The L.A. island that was home to seven decades of 'lost communities'

As executive director of the Port of Los Angeles in 2011, Geraldine Knatz went with harbor commissioners on an unexpected field trip: They joined Min Tonai, an elder statesman in L.A.’s Japanese American community, to visit a memorial on Terminal Island, where he was born.

On South Seaside Avenue they saw a torii gate like one sees at a Shinto shrine, historical plaques and a bronze pair of Japanese fishermen gazing at Fish Harbor, where their village once stood. Hearing Tonai’s stories about that village — now gone, replaced by the industrial sprawl of the city’s port — was one of the inspirations behind the decision to create “Terminal Island: Lost Communities on America’s Edge,” a book commissioned by the Port of Los Angeles and published last month by Angel City Press.

The book offers a rich record of that community and more. As is true of just about everything in Los Angeles, peeling back the layers of a place leads to unexpected discoveries.

“We wanted to document the Japanese village. That was the impetus,” said Knatz, now a professor at USC’s Sol Price School of Public Policy. “But in the course of research, we discovered so many other communities that had been there before the village too.”

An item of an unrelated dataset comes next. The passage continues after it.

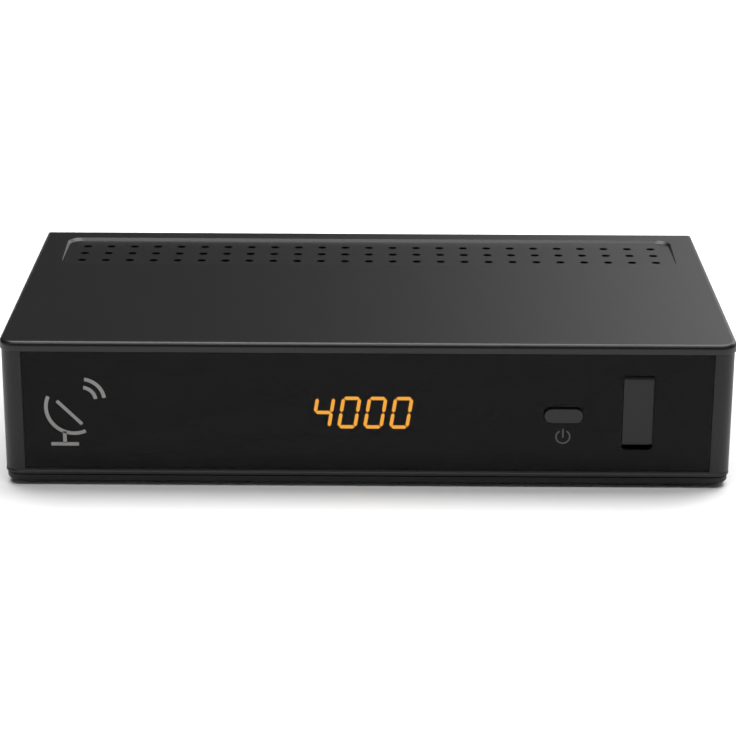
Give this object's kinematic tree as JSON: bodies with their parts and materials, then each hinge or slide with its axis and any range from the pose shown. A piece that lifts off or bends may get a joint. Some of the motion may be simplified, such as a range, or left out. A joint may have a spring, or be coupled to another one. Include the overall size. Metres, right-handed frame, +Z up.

Knatz and co-author Naomi Hirahara present a portrait of Terminal Island’s many hidden histories before its emergence as a major commerce center. Their story is accompanied by a trove of maps, drawings and photos (thanks to the diligence of photo editor J. Eric Lynxwiler) that suggest the area’s cultural vibrancy long before its industrialization.

The original Terminal Island had been nothing more than a glorified sandbar known as Rattlesnake Island, named for the animals that washed into the harbor during heavy rains. It was easy to miss. When Richard Henry Dana sailed along the West Coast in the 1830s and wrote about his experiences in “Two Years Before the Past,” he didn’t notice it. But he did mention Dead Man’s Island, a small conical-shaped land mass once standing at the harbor’s mouth. A place where dead sailors had been buried, the island was dynamited and removed in the early 20th century to widen the harbor and make it more usable for shipping traffic.

From the 1870s until the 1930s, though, that inconspicuous sandbar served as the home of hermits, a squatter’s town, a bohemian artists colony, a resort area with beachfront houses (the tourism trade called it “L.A.’s playground”), canneries (the founder of Chicken of the Sea got his start there) and the Japanese fishing community, which ended when the U.S. entered World War II.

All these communities lived on borrowed time. The towns of East San Pedro, Terminal and Brighton Beach grew through the decades, but the area was always destined for something else.

“It’s clear from letters [from the residents] that they knew Uncle Sam wasn’t creating this harbor just for their shacks and so their kids could play on the beach,” said Knatz, who wrote the chapters about the island’s 19th and early 20th century evolution.

From the mid-1800s the area had been planned as the future site of shipping and the end of a railway line (hence its name) that would transport goods to and from the harbor. Over time the Army Corps of Engineers built jetties and other features that captured sediment and dramatically expanded the island’s size. Maps circa 1906 and 1940 dramatically show the change.

The Japanese village centered on the issei, first-generation immigrants, who were master fishers who left imperial Japan in search of work on the West Coast in the early 1900s. Their presence had a transformative effect on L.A.’s fishing industry. Co-author Hirahara first learned of them as a reporter and editor for Little Tokyo-based newspaper the Rafu Shimpo. In her chapters she depicts an idyllic existence despite the xenophobia that dogged the families.

“It was a very special community that clung together under very harsh political circumstances,” said Hirahara, who supplemented her research with interviews with surviving Terminal Islanders. “It was a community that had each other’s backs.”

Hirahara said that the community understood its precarious place, caught between anti-immigrant protests and the business interests of the cannery owners. She said they were a savvy group that used U.S.-educated advocates like Ki Nasu to lobby for them in Sacramento. Such efforts were helpful until the bombing of Pearl Harbor in 1941. Hirahara chronicles the village’s tragic end in the evictions, deportations and forced removal of many residents to Manzanar and other government incarceration camps for people of Japanese descent, including those who were U.S. citizens.

Today, with no communities on Terminal Island except for a low-security prison, the authors hope their book prevents this L.A. history from getting lost — that as the city constantly remakes itself, the colorful stories of the lives that unfolded here do not get paved over too.

Hirahara said she especially hopes the descendants of Fish Harbor’s families “get a good picture of what happened to their parents and grandparents and that it helps them cope with the intergenerational trauma that’s surely there, that couldn’t be fully expressed or disentangled at the time.”